C’était l’alternative

Meurtri par l’épisode de Pâques 2050, Stanislas s’est peu à peu habitué à ne plus voir de lapin doré posé à côté de son assiette. Six ans ont passé, et aucune alternative n’a été trouvée en Europe. Depuis ses douze ans, il s’est promis de partir – loin – et de redonner à Pâques ses lettres de noblesse. Tous les soirs, le jeune Suisse s’astreint à des heures de recherches avec ses lunettes connectées. Le jour de ses 18 ans, il prend la direction de l’aéroport. 

10h19. Vol pour l’Asie et le sud du Bangladesh, où la pénurie du chocolat aurait trouvé sa parade depuis quelques mois. Une fois sur place, Stan se rend dans l’exploitation tenue par Rifah, avec qui il converse depuis plusieurs mois sur Instagram. Face à lui, de longs arbres se dressent, c’est le Jacquier. Au bout des branches pendent d’énormes boules vertes rugueuses, c’est le fruit du Jacquier. Il est là, son lapin de Pâques. « Le chocolat du futur est vert ! », lui lance l’agriculteur. A premier abord, ça n’a ni l’aspect, ni la texture de la fève de cacao. Et pourtant… « On sèche puis transforme ces graines en farine, et ça donne un goût qui se rapproche du chocolat de notre enfance », poursuit Rifah. Le startuper agriculteur finit par lui tendre un carreau. Gris, rugueux, mais terriblement appétissant. Le Suisse s’en saisit. Avant de le croquer, il savoure d’avance. Six années que ses papilles n’avaient pas été titillées par du chocolat. 

Le fruit du Jacquier

C’était le lièvre

« Comment expliquer que personne, en Europe, ne soit parvenu à importer le fruit du jacquier ? », s’étonne Stanislas. Les deux amis sont assis dans les chaises en rotin, sirotant un chocolat chaud sur la terrasse de l’exploitation. « Le climat européen était à l’origine incompatible avec la culture du jacquier, explique Rifah. Mais le dérèglement climatique a changé la donne. » Depuis les multiples épidémies de coronavirus débutées dans les années 20, causant la mort de milliers de personnes, les exports restent interdits. Les pays européens se sont un à un ralliés à la « Doctrine Trump » du protectionnisme. Mais le jeune homme est prêt à tout. Même à transgresser la loi. Rifah, touché par l’abnégation du jeune homme, lui glisse quatre graines de Jacquier dans la poche. 

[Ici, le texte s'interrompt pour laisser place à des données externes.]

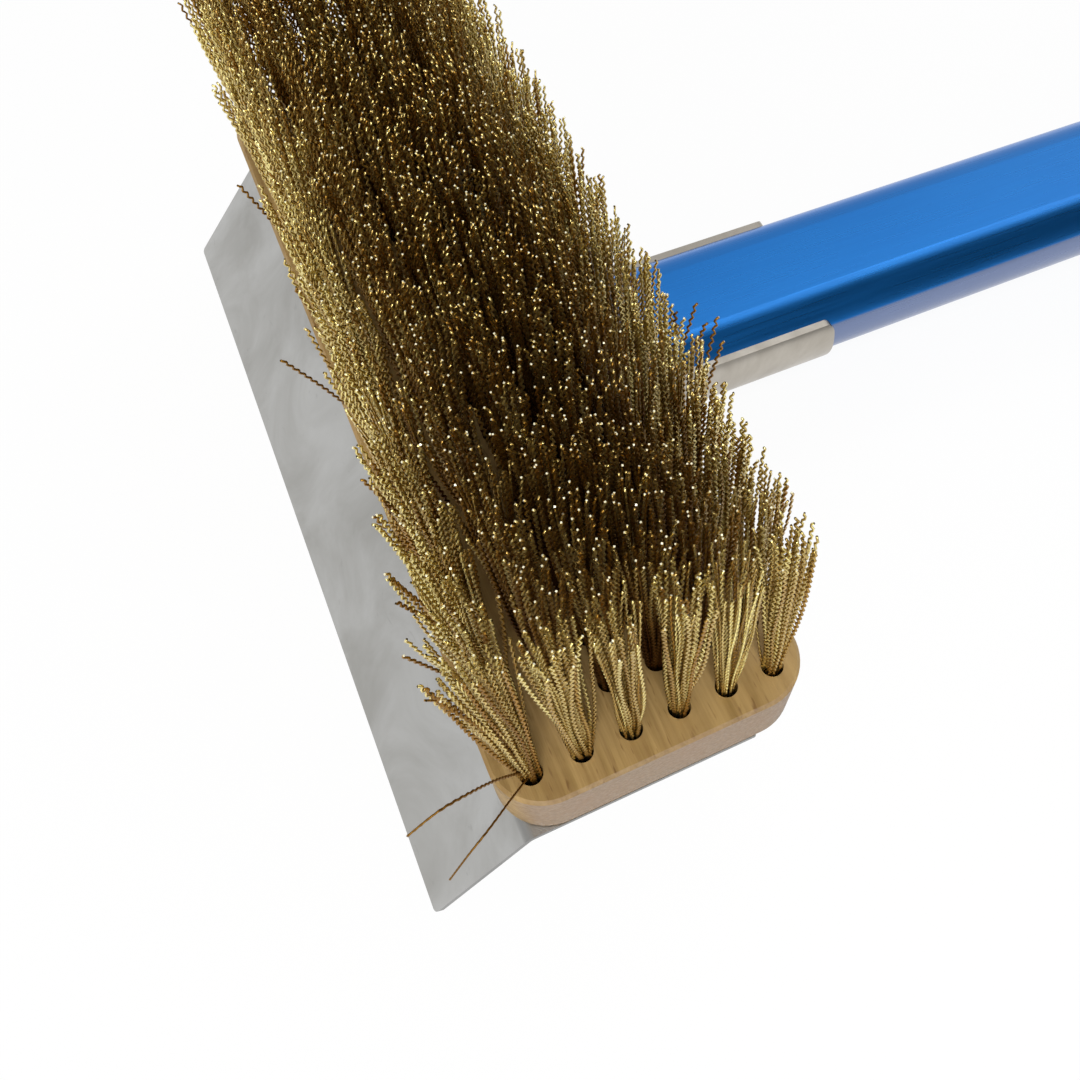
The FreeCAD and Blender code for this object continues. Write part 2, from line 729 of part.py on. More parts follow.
# ---------------------------------------------------------------------------------------------
# Build, check and write
# ---------------------------------------------------------------------------------------------
nodes = [make_block()]
nodes += make_bristles()
nodes += [make_scraper(), make_bracket(), make_tube(), make_cap()]
nodes += [
    make_screws("plate_screws", PLATE_BACK, PLATE_SCREW_Y),
    make_screws("bracket_screws", "0", BRACKET_SCREW_Y),
    make_rivets(),
    make_mandrels(),
]
doc.recompute()

for item in doc.Objects:
    if "Invalid" in item.State or "Error" in item.State:
        raise RuntimeError(f"{item.Label} failed: {item.State}")
for node in nodes:
    if node.Shape.isNull() or not node.Shape.isValid():
        raise RuntimeError(f"{node.Label} has no valid shape")

os.makedirs("parts", exist_ok=True)
for node in nodes:
    node.Shape.exportStep(os.path.join("parts", f"{node.Label}.step"))
    solids = len(node.Shape.Solids)
    print(f"{node.Label}: {solids} solid(s), {node.Shape.Volume / 1000:.2f} cm3")
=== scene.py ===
import math

import bpy
import numpy as np
from mathutils import Euler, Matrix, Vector


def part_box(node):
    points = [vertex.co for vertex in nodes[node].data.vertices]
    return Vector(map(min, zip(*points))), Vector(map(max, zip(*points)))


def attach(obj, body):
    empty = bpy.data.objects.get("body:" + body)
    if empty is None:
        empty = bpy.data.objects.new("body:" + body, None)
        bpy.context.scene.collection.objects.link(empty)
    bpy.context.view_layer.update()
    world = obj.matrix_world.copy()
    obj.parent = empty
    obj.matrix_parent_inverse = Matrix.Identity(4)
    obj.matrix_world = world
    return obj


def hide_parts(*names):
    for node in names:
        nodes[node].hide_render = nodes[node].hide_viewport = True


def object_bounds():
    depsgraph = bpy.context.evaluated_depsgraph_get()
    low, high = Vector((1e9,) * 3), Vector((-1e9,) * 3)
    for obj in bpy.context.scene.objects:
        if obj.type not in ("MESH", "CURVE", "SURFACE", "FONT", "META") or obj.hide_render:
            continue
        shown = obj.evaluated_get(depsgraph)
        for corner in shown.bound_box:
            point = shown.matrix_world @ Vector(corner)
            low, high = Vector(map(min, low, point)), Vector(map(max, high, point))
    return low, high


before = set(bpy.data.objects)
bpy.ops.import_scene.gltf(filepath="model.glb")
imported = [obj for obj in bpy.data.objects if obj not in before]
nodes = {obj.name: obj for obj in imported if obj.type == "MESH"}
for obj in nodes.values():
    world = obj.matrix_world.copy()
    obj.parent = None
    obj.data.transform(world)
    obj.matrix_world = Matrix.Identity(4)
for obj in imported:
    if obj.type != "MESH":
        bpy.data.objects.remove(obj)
cad_low, cad_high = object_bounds()

MM = 0.001
SEED = 20261122

# Camera at the photograph's place: over the near end of the head, looking down its length.
CAMERA_PLACE = (-31.8 * MM, -146.4 * MM, 209.5 * MM)
CAMERA_TURN = (29.09, -2.42, -25.48)
CAMERA_LENS = 34.75
CAMERA_SHIFT = (-0.118, -0.023)

# Brush filling: crimped wires set in the drilled holes.
ROWS = 19
COLUMNS = 6
ROW_MARGIN = 7 * MM
COLUMN_PITCH = 10 * MM
HOLE_DEPTH = 11 * MM
TIP_RADIUS = 4.7 * MM
WIRE_LENGTH = 51 * MM
WIRE_RADIUS = 0.225 * MM
WIRES_PER_TUFT = 34
CRIMP_PERIOD = 1.85 * MM
CRIMP_HEIGHT = 0.3 * MM
CRIMP_POINTS = 4
# The walls between two rings are quads, so the cut ends are too.
WIRE_SIDES = 4
BUNDLE_RADIUS = 1.88 * MM
BUNDLE_OFFSET = 0.25 * MM
SPREAD = (5.3 * MM, 5.6 * MM)
OVERHANG = (0.7 * MM, -0.9 * MM)
OVERHANG_PULL = 0.7
LAST_COLUMN_IN = 1.0 * MM
NEAR_ROWS_BACK = (1.8 * MM, 0.9 * MM, 0.3 * MM)
TUFT_SCATTER = (0.9 * MM, 0.6 * MM)

# How much the wires differ from each other: ranges, or the spread of a normal draw.
PACKING_SCATTER = 0.07
FAN_RANGE = (0.8, 1.15)
TIP_SCATTER = 0.55 * MM
LENGTH_SCATTER = 0.45 * MM
LEAST_RISE = 0.3
WANDER = 0.4 * MM
BOW_RANGE = (0.95, 1.35)
CRIMP_TURN_TUFT = 0.4
CRIMP_TURN_WIRE = 0.35
CRIMP_HEIGHT_RANGE = (0.8, 1.15)
CRIMP_PHASE_WIRE = 0.6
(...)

Contrôles au départ : ça passe. A l’arrivée : ça passe aussi. Le Jacquier est en Europe. Et tout cela n’a rien d’un nom de code. Stanislas se précipite dans son jardin, creuse quatre trous. Les graines sont minutieusement déposées, recouvertes, arrosées. Chaque motte de terre est surplombée d’un petit écriteau : « Ici pousse Pâques ». En bon lièvre, Stan s’est promis de couver son trésor à chaque instant. Dans quinze ans, Pâques aura retrouvé le goût d’antan. En Suisse.